My starting point, which base32-decoded and decrypted some placeholder text, looked like this:
#include <string.h> #include <stdio.h> char str[] = "43(:7&!#3&@>$%^|]:&6;<7*-$}9{;!*!$5{<;-=^8]#:5<@#%#&!5!@40207#9($3&)7<$1"; int b32dec(char *in, char *out, int len) { int i; char alpha[] = "3:5[9&2^]{7}*<-8@=4(6#!>|)0+;1$%"; for (i=0; i < len; i++) { unsigned char bits = strchr(alpha, in[i])-alpha; int j = (i / 8) * 5; switch (i % 8) { case 0: out[j + 0] |= bits << 3; break; case 1: out[j + 0] |= bits >> 2; out[j + 1] |= bits << 6; break; case 2: out[j + 1] |= bits << 1; break; case 3: out[j + 1] |= bits >> 4; out[j + 2] |= bits << 4; break; case 4: out[j + 2] |= bits >> 1; out[j + 3] |= bits << 7; break; case 5: out[j + 3] |= bits << 2; break; case 6: out[j + 3] |= bits >> 3; out[j + 4] |= bits << 5; break; case 7: out[j + 4] |= bits; break; } } return i/8 * 5; } int keysched(unsigned char *x, unsigned char *key, int keylen) { int i; unsigned char tmp, a = 0; for (i=0; i < 256; i++) x[i] = i; for (i=0; i < 256; i++) { a += x[i] + key[i % keylen]; tmp = x[i]; x[i] = x[a]; x[a] = tmp; } } int crypt(unsigned char *x, unsigned char *y, int len) { unsigned char a; unsigned char b = 0; unsigned char tmp; int i; for (i=0; i < len; i++) { a = i+1; b += x[a]; tmp = x[a]; x[a] = x[b]; x[b] = tmp; y[i] ^= x[(x[a] + x[b]) & 0xff]; } } int main() { unsigned char x[256]; unsigned char key[] = "abcd"; unsigned char crypt_text[sizeof(str)] = {}; int len; len = b32dec(str, crypt_text, strlen(str)); keysched(x, key, strlen(key)); crypt(x, crypt_text, len); printf("%sn", crypt_text); }
Micro-optimizing for source code size is unusual, and in some ways backwards to optimizing for generated code. For example, this change saved a couple of characters, but in the opposite way frequently done:
- *o++ = d[0] << 3 | d[1] >> 2; + *o++ = d[0] * 8 | d[1] / 4;
Similarly, I found that combining unrelated functions was useful in eliminating the character waste of function definitions. There are likely a good deal more space-savers to be found; I quit when I got it small enough.

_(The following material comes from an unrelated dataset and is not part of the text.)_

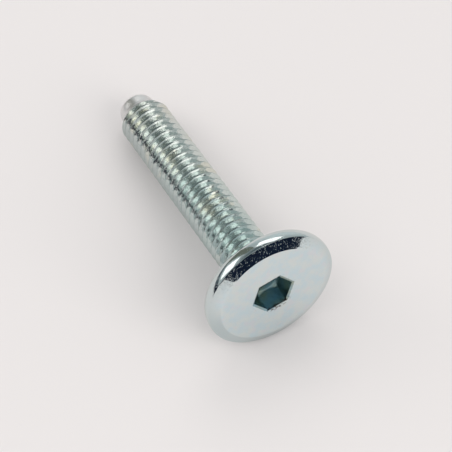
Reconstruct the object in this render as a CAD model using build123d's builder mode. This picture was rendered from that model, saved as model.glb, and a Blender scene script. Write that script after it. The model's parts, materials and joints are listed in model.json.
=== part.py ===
"""Furniture connector bolt, lying on its side as it comes to rest.

One cold-headed, thread-rolled steel piece: a wide flat head with a bevelled front and a
rounded rim, a hexagon socket, a short plain neck, a coarse metric thread along the whole
shank and a plain point with a rounded end. It screws into a barrel nut in furniture.

The floor is z = 0. The bolt lies along X with its head at +X. It rests on the rim of the
head and on the last full crest of the thread, so its axis leans down towards the point.
Lengths are in millimetres. Depths run along the axis from the front of the head.
"""

import os
from math import asin, atan, atan2, cos, degrees, hypot, radians, sin, sqrt, tan

from build123d import *

# Head
HEAD_DIAMETER = 15.0
HEAD_HEIGHT = 2.1
FACE_DIAMETER = 12.3  # flat front, inside the bevel
BEVEL_DEPTH = 0.54
RIM_DEPTH = 1.0  # where the rounded rim is widest
RIM_ROUND = 1.6  # radius of the rim's bulge
BACK_ROUND = 0.2  # between the rim and the underside

# Hexagon socket
KEY_SIZE = 4.05  # across flats, for a 4 mm key
MOUTH_SIZE = 4.3  # across flats, where the mouth is eased
MOUTH_DEPTH = 0.12
SOCKET_DEPTH = 2.0  # to where the corners end
SOCKET_FLOOR_DEPTH = 2.5
SOCKET_TURN = 21.4  # degrees from the bolt's highest line to a corner

# Shank
THREAD_DIAMETER = 5.9
PITCH = 1.0
NECK_LENGTH = 1.0  # plain, under the head
NECK_FILLET = 0.35
THREAD_END = 30.4  # depth of the last full crest
THREAD_CHAMFER = 0.9  # length of the cone from the last crest to the point
POINT_DIAMETER = 4.2
POINT_LENGTH = 1.85  # with its rounded end
POINT_ROUND = 0.85

# Thread form
FLANK_ANGLE = radians(30)  # between a flank and the radius
THREAD_DEPTH = 0.6134 * PITCH
CREST_WIDTH = PITCH / 6
CUTTER_OVERLAP = 0.08 * PITCH  # how far the groove's cutter stands out of the thread

# Radii and depths
head_radius = HEAD_DIAMETER / 2
face_radius = FACE_DIAMETER / 2
thread_radius = THREAD_DIAMETER / 2
root_radius = thread_radius - THREAD_DEPTH
neck_radius = thread_radius - THREAD_DEPTH / 2  # the blank that the thread is rolled on
point_radius = POINT_DIAMETER / 2
socket_corner = KEY_SIZE / 2 / cos(radians(30))
socket_floor = socket_corner - (SOCKET_FLOOR_DEPTH - SOCKET_DEPTH)
thread_start = HEAD_HEIGHT + NECK_LENGTH
point_start = THREAD_END + THREAD_CHAMFER
total_length = point_start + POINT_LENGTH

# The bevel and the underside end on the arc of the rim's bulge
rim_centre = head_radius - RIM_ROUND
bevel_radius = rim_centre + sqrt(RIM_ROUND**2 - (RIM_DEPTH - BEVEL_DEPTH) ** 2)
back_radius = rim_centre + sqrt(RIM_ROUND**2 - (HEAD_HEIGHT - RIM_DEPTH) ** 2)

# Half widths of the groove at its root and where its cutter stands clear
flank_slope = tan(FLANK_ANGLE)
groove_mouth = (PITCH - CREST_WIDTH) / 2
groove_bottom = groove_mouth - THREAD_DEPTH * flank_slope
groove_top = groove_mouth + CUTTER_OVERLAP * flank_slope
cutter_height = THREAD_DEPTH + CUTTER_OVERLAP

# Rest: one floor line touches the rim's arc and the edge of the last full crest
run = THREAD_END - RIM_DEPTH
rise = rim_centre - thread_radius
tilt = atan2(rise, run) + asin(RIM_ROUND / hypot(rise, run))
face_height = RIM_DEPTH * sin(tilt) + rim_centre * cos(tilt) + RIM_ROUND

# The origin is under the middle of the bolt's length
front_reach = face_radius * sin(tilt)
point_reach = (
    (total_length - POINT_ROUND) * cos(tilt)
    + (point_radius - POINT_ROUND) * sin(tilt)
    + POINT_ROUND
)
face_centre = Vector((point_reach - front_reach) / 2, 0, face_height)
along = Vector(-cos(tilt), 0, -sin(tilt))  # from the head to the point
upward = Vector(-sin(tilt), 0, cos(tilt))
centre_line = Axis(face_centre, along)
face_plane = Plane(face_centre, x_dir=upward, z_dir=along)
section_plane = Plane(face_centre, x_dir=upward, z_dir=(0, -1, 0))  # x radius, y depth

# The punch that forms the socket: six flats, a coned nose and a flare at the mouth
with BuildPart() as socket_punch:
    with BuildSketch(face_plane):
        RegularPolygon(KEY_SIZE / 2, 6, major_radius=False, rotation=SOCKET_TURN)
    extrude(amount=SOCKET_FLOOR_DEPTH)
    with BuildSketch(section_plane):
        with BuildLine():
            Polyline(
                (0, 0),
                (socket_corner + SOCKET_DEPTH, 0),
                (socket_floor, SOCKET_FLOOR_DEPTH),
                (0, SOCKET_FLOOR_DEPTH),
                close=True,
            )
        make_face()
    revolve(axis=centre_line, mode=Mode.INTERSECT)
    with BuildSketch(face_plane):
        RegularPolygon(MOUTH_SIZE / 2, 6, major_radius=False, rotation=SOCKET_TURN)
    flare = degrees(atan2((MOUTH_SIZE - KEY_SIZE) / 2, MOUTH_DEPTH))
    extrude(amount=MOUTH_DEPTH, taper=flare)

# The thread's groove, one turn to each stretch of its helix. Every stretch starts on the
# bolt's lowest line. The turn next to the neck climbs out, as a rolled thread runs out.
with BuildPart() as thread_groove:
    full_turns = int((THREAD_END - thread_start) / PITCH) + 1
    last_groove = THREAD_END - (CREST_WIDTH + PITCH) / 2
    groove_start = last_groove - (full_turns - 2) * PITCH
    runout = atan((neck_radius - root_radius + CUTTER_OVERLAP) / PITCH)
    runout_radius = root_radius + PITCH * tan(runout)
    runout_centre = face_plane.offset(groove_start - PITCH).origin
    with BuildLine() as winding:
        Helix(PITCH / cos(runout), PITCH, runout_radius, runout_centre, along, -degrees(runout))
        for turn in range(full_turns):
            turn_centre = runout_centre + along * PITCH * (turn + 1)
            Helix(PITCH, PITCH, root_radius, turn_centre, along)
    path = winding.wires()[0]
    outward = path @ 0 - runout_centre
    with BuildSketch(Plane(path @ 0, x_dir=outward, z_dir=path % 0)):
        with BuildLine():
            Polyline(
                (0, -groove_bottom),
                (cutter_height, -groove_top),
                (cutter_height, groove_top),
                (0, groove_bottom),
                close=True,
            )
        make_face()
    sweep(path=path, is_frenet=True)

with BuildPart() as connector_bolt:
    with BuildSketch(section_plane) as outline:
        with BuildLine():
            Polyline((0, 0), (face_radius, 0), (bevel_radius, BEVEL_DEPTH))
            ThreePointArc(
                (bevel_radius, BEVEL_DEPTH),
                (head_radius, RIM_DEPTH),
                (back_radius, HEAD_HEIGHT),
            )
            Polyline(
                (back_radius, HEAD_HEIGHT),
                (neck_radius, HEAD_HEIGHT),
                (neck_radius, thread_start),
                (thread_radius, thread_start + thread_radius - neck_radius),
                (thread_radius, THREAD_END),
                (point_radius, point_start),
                (point_radius, total_length),
                (0, total_length),
                (0, 0),
            )
        make_face()
        rounded_corners = [
            ((back_radius, HEAD_HEIGHT), BACK_ROUND),
            ((neck_radius, HEAD_HEIGHT), NECK_FILLET),
            ((point_radius, total_length), POINT_ROUND),
        ]
        for corner, radius in rounded_corners:
            fillet(outline.vertices().sort_by_distance(corner)[0], radius)
    revolve(axis=centre_line)
    add(socket_punch.part, mode=Mode.SUBTRACT)
    add(thread_groove.part, mode=Mode.SUBTRACT)

connector_bolt.part.label = "connector_bolt"
os.makedirs("parts", exist_ok=True)
export_step(connector_bolt.part, "parts/connector_bolt.step")
print(f"leans {degrees(tilt):.2f} degrees, {total_length:.2f} mm from face to point")
print(f"{connector_bolt.part.volume:.1f} cubic mm in {len(connector_bolt.solids())} solid")
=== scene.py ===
# %% [markdown]
# # A furniture connector bolt
#
# This lesson dresses one zinc-plated connector bolt: the kind that is driven with a
# hexagon key through a panel into a barrel nut. The real one starts as a piece of wire.
# A die upsets one end into the wide head, a punch presses the socket, and two flat dies
# roll the thread. So the bolt is one piece of steel, and here it becomes one closed mesh.
#
# Booleans could cut it from simple solids, but they leave long thin faces that shade
# badly on polished metal. Here nearly the whole skin is rows and columns of four-sided
# faces. They shade evenly, and an edge can have the small round that catches the light.
#
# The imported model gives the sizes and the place. Everything below is in metres, with
# +Z up from the floor and the head towards +X.

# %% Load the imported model
import json
import random

import bmesh
import bpy
from math import atan2, ceil, cos, degrees, pi, radians, sin, sqrt, tan
from mathutils import Matrix, Vector


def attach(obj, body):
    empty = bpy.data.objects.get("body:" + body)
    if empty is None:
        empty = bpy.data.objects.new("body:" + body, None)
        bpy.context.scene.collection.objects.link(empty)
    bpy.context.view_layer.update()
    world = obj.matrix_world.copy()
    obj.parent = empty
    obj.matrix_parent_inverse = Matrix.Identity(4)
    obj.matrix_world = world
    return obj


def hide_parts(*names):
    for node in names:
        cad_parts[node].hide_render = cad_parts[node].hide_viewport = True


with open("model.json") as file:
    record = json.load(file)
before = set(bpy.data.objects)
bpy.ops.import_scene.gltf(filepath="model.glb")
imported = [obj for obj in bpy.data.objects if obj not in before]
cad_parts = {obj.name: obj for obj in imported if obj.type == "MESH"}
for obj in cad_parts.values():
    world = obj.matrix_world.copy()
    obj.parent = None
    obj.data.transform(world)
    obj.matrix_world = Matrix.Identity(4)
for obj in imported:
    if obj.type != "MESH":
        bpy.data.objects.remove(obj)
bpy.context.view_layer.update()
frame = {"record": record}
mounts = {mount["name"]: mount for mount in frame["record"]["mounts"]}
MM = 0.001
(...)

I experimented with a few different formats for the code. It turns out that I'm not terribly good at drawing ASCII. I abandoned a baby bottle as unrecognizable and went with a footprint after seeing this motif on some birth announcements. I hand-drew it, scanned it in, loaded as a background in an html document and then put dollar signs in the right places. Yes, cheating, but I am no artist.
$$$$ $$$$$$$$ $$$ $$$$$$$$$ $$ $$$$$ $$$$$$$$$ $$$$ $$$ $$$$$$$$$ $$$$ $$$$$$ $$ $$ $$$$ $$$$$$ $ $$$$$ $$$$$$$$$$$$$ $$$$ $$$$ $$$$$$$$$$$$$$$$$ $$$$ $$$$$$$$$$$$$$$$$$$$$ $$$$ $$$$$$$$$$$$$$$$$$$$$$$ $$ $$$$$$$$$$$$$$$$$$$$$$$$$ $$$$$$$$$$$$$$$$$$$$$$$$$$$ $$$$$$$$$$$$$$$$$$$$$$$$$$$ $$$$$$$$$$$$$$$$$$$$$$$$$$$ $$$$$$$$$$$$$$$$$$$$$$$$$ $$$$$$$$$$$$$$$$$$$$$$$$ $$$$$$$$$$$$$$$$$$$$$$ $$$$$$$$$$$$$$$$$$$$$ $$$$$$$$$$$$$$$$$$$$ $$$$$$$$$$$$$$$$$$$ $$$$$$$$$$$$$$$$$$ $$$$$$$$$$$$$$$$$ $$$$$$$$$$$$$$$$$ $$$$$$$$$$$$$$$$$ $$$$$$$$$$$$$$$$ $$$$$$$$$$$$$$$$ $$$$$$$$$$$$$$$$ $$$$$$$$$$$$$$$ $$$$$$$$$$$$$ $$$$$$$$$$$$ $$$$$$$$$ $$$$
I wrote a python script to encrypt and encode the string to be embedded in the code. A second script tokenized the original C source and replaced dollar signs from the text template with code. The latter script is not perfect, but worked well enough that I could hand-edit the output in a few seconds to get something reasonable.
The gory details are available at github.
Finally, on delivery day, I discovered that WordPress mangled C code included in posts. So I simply took a screenshot of the output and posted that instead, with a link to the original text. A picture of the newborn was hidden as a hyperlink from the footprint image.
Overall, the entire process took a couple of evenings from concept to completion, and I'm quite happy with the way it turned out. And, of course, I'm ecstatic about the inspiration: our newly arrived baby boy. We are very fortunate to have both Alex and now Ian in our lives, and silly C programs and fake man pages cannot come close to capturing our joy.